__The problem__
Using the data below, return the stretch from the line that contains "profile += [(2.0, HALF_WIDTH" through the line that contains "cad_parts[node].hide_render = cad_parts[node].hide_viewport", both included, exactly as it stands and nothing beyond it.

__Data segment__
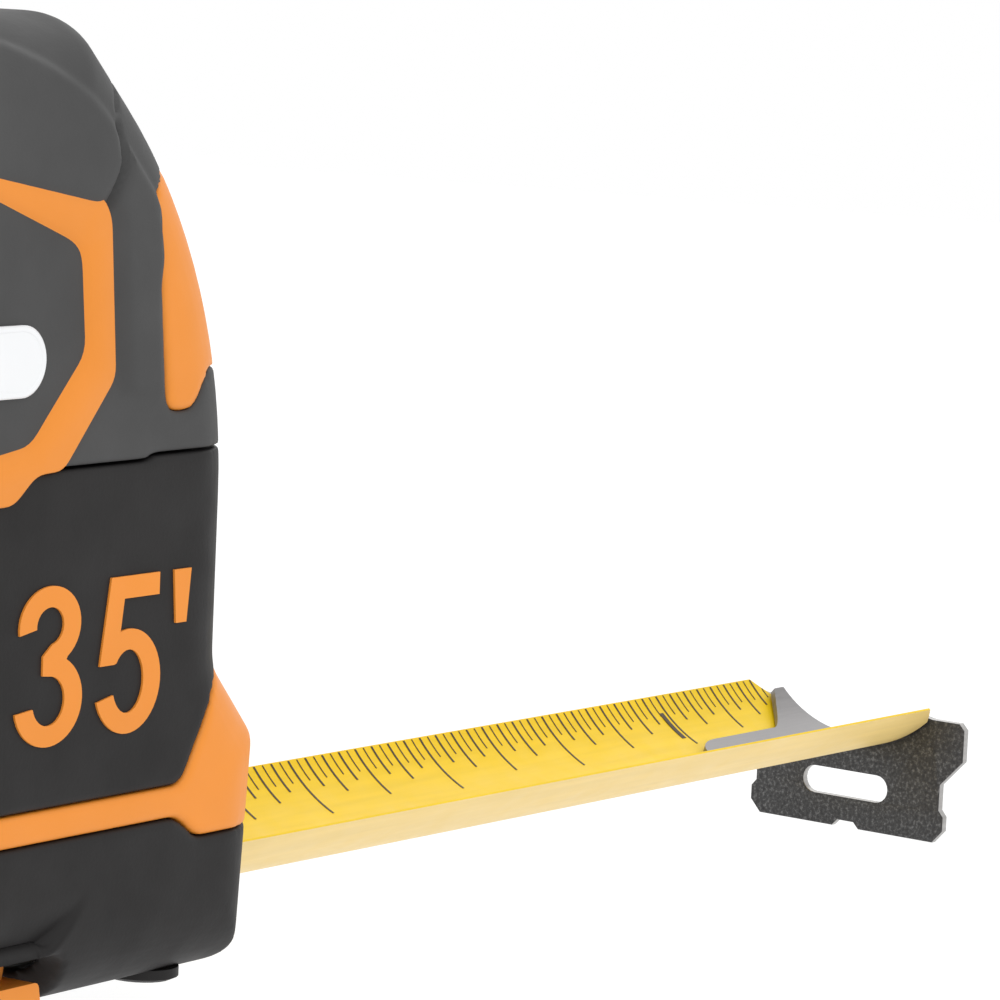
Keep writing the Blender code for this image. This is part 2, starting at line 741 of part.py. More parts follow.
def make_lock(mats, parent):
    pivot = (ARC_X, 0.0, ARC_Z)
    button = link("lock_button", arc_block(50.8, 55.0, 13.4, 26.0, 7.8), mats["trim"], parent, pivot)
    stem = link("lock_stem", arc_block(45.5, 51.5, 16.0, 21.5, 4.5), None, parent)
    arm = link("lock_arm", arc_block(44.6, 46.4, 4.2, 24.0, 6.0, 10), None, parent)
    boolean(button, "UNION", stem)
    boolean(button, "UNION", arm)
    tip = RIVET_TOP + GAP
    half = [(4.5, tip), (7.0, tip + 3.8), (7.0, ARC_Z + 2.8)]
    outline = half + [(-y, z) for y, z in reversed(half)]
    link("lock_shoe", length_prism(outline, 29.9, 31.7), mats["plastic"], parent)


BRAKE_PIVOT = (8.6, 0.0, 3.6)


def make_brake(mats, parent):
    """The finger brake: a plate in the underside, on moulded trunnions, with a post that lifts the blade to the coil."""
    outline = [(-19.5, 2.6), (-18.0, 1.4), (8.6, 1.4), (10.6, 2.6), (10.9, 4.0), (9.6, 5.2), (-17.5, 5.2), (-19.5, 4.4)]
    lever = link("brake_lever", side_prism(outline, -19.4, 19.4), mats["trim"], parent, BRAKE_PIVOT)
    post = link("brake_post", box((-12.0, -8.0, 4.5), (-6.5, 8.0, 13.4)), None, parent)
    boolean(lever, "UNION", post)


CLIP_X, CLIP_HALF_WIDTH, CLIP_T = -3.0, 9.5, 1.1


def clip_path():
    """The clip's middle line as (y, z): a foot on the case, a round bend at the top, and an arm with a kicked-out end."""
    foot_y = HALF_WIDTH + GAP + CLIP_T / 2
    bend = [(foot_y + 3.4 - 3.4 * math.cos(a), 76.0 + 3.4 * math.sin(a)) for a in half_turn(0, 180, 8)]
    return [(foot_y, 58.0)] + bend + [(foot_y + 6.4, 50.0), (foot_y + 5.4, 26.0), (foot_y + 7.4, 19.0)]


def strip_rings(path, thickness, x0, x1):
    """Rings of a flat strip that follows a path of (y, z) points."""
    points = [Vector(p) for p in path]
    rings = []
    for i, point in enumerate(points):
        before = points[max(i - 1, 0)]
        after = points[min(i + 1, len(points) - 1)]
        along = (after - before).normalized()
        side = Vector((-along.y, along.x)) * thickness / 2
        low, high = point - side, point + side
        rings.append([Vector((x, p.x, p.y)) for x, p in ((x0, low), (x1, low), (x1, high), (x0, high))])
    return rings


def make_clip(mats, parent):
    x0, x1 = CLIP_X - CLIP_HALF_WIDTH, CLIP_X + CLIP_HALF_WIDTH
    clip = link("belt_clip", loft(strip_rings(clip_path(), CLIP_T, x0, x1)), mats["steel"], parent)
    hole = rod(2.3, HALF_WIDTH - 1, HALF_WIDTH + 4, CLIP_X, 66.0, 16)
    boolean(clip, "DIFFERENCE", link("clip_hole", hole, None, parent))
    top = HALF_WIDTH + GAP + CLIP_T + GAP
    profile = [(0.0, top + 1.3), (2.6, top + 1.3), (3.4, top + 0.5), (3.4, top), (2.0, top)]
    profile += [(2.0, HALF_WIDTH + 0.05), (0.0, HALF_WIDTH + 0.05)]
    link("clip_screw", solid_of_turn(profile, CLIP_X, 66.0, 16), mats["steel"], parent)


# ---------------------------------------------------------------- assembly


def main():
    clear_scene()
    mats = make_materials()
    root = bpy.data.objects.new("tape_measure", None)
    bpy.context.scene.collection.objects.link(root)
    root.location = (-FOOT_X * MM, 0.0, 0.0)
    cutters = make_cutters(root)
    for side in ("near", "far"):
        shell_half(side, mats, cutters, root)
    make_covers(mats, cutters, root)
    make_screws(mats, root)
    make_emblem(mats, root)
    make_numerals(mats, root)
    make_reel(mats, root)
    make_blade(mats, root)
    make_lead(mats, root)
    make_hook(mats, root)
    make_rivets(mats, root)
    make_lock(mats, root)
    make_brake(mats, root)
    make_clip(mats, root)


main()
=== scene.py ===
"""The looks of the tape measure: covers, printed blade, hook, their materials, and a plain studio.

Every piece is made in millimetres in the case's own frame, whose zero is under the middle of the case, and
placed by place(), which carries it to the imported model's frame.
"""

import json
import math

import bmesh
import bpy
import numpy as np
from mathutils import Matrix, Vector


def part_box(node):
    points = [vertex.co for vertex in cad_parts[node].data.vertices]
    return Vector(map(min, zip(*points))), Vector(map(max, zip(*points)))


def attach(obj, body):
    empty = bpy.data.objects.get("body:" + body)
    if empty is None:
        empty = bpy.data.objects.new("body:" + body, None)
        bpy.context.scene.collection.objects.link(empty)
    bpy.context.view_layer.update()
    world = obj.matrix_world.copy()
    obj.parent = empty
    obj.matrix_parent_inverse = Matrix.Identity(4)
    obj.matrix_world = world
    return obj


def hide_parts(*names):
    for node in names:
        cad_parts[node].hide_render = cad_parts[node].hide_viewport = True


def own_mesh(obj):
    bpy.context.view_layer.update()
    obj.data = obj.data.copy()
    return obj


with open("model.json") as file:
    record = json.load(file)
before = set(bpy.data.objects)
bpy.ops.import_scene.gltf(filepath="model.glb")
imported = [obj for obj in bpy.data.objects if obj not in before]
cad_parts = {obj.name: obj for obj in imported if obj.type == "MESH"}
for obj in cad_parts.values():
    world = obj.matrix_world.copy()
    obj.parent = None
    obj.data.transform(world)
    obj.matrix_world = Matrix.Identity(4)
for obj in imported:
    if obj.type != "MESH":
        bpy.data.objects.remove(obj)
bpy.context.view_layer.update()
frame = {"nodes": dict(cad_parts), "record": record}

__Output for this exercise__
    profile += [(2.0, HALF_WIDTH + 0.05), (0.0, HALF_WIDTH + 0.05)]
    link("clip_screw", solid_of_turn(profile, CLIP_X, 66.0, 16), mats["steel"], parent)


# ---------------------------------------------------------------- assembly


def main():
    clear_scene()
    mats = make_materials()
    root = bpy.data.objects.new("tape_measure", None)
    bpy.context.scene.collection.objects.link(root)
    root.location = (-FOOT_X * MM, 0.0, 0.0)
    cutters = make_cutters(root)
    for side in ("near", "far"):
        shell_half(side, mats, cutters, root)
    make_covers(mats, cutters, root)
    make_screws(mats, root)
    make_emblem(mats, root)
    make_numerals(mats, root)
    make_reel(mats, root)
    make_blade(mats, root)
    make_lead(mats, root)
    make_hook(mats, root)
    make_rivets(mats, root)
    make_lock(mats, root)
    make_brake(mats, root)
    make_clip(mats, root)


main()
=== scene.py ===
"""The looks of the tape measure: covers, printed blade, hook, their materials, and a plain studio.

Every piece is made in millimetres in the case's own frame, whose zero is under the middle of the case, and
placed by place(), which carries it to the imported model's frame.
"""

import json
import math

import bmesh
import bpy
import numpy as np
from mathutils import Matrix, Vector


def part_box(node):
    points = [vertex.co for vertex in cad_parts[node].data.vertices]
    return Vector(map(min, zip(*points))), Vector(map(max, zip(*points)))


def attach(obj, body):
    empty = bpy.data.objects.get("body:" + body)
    if empty is None:
        empty = bpy.data.objects.new("body:" + body, None)
        bpy.context.scene.collection.objects.link(empty)
    bpy.context.view_layer.update()
    world = obj.matrix_world.copy()
    obj.parent = empty
    obj.matrix_parent_inverse = Matrix.Identity(4)
    obj.matrix_world = world
    return obj


def hide_parts(*names):
    for node in names:
        cad_parts[node].hide_render = cad_parts[node].hide_viewport = True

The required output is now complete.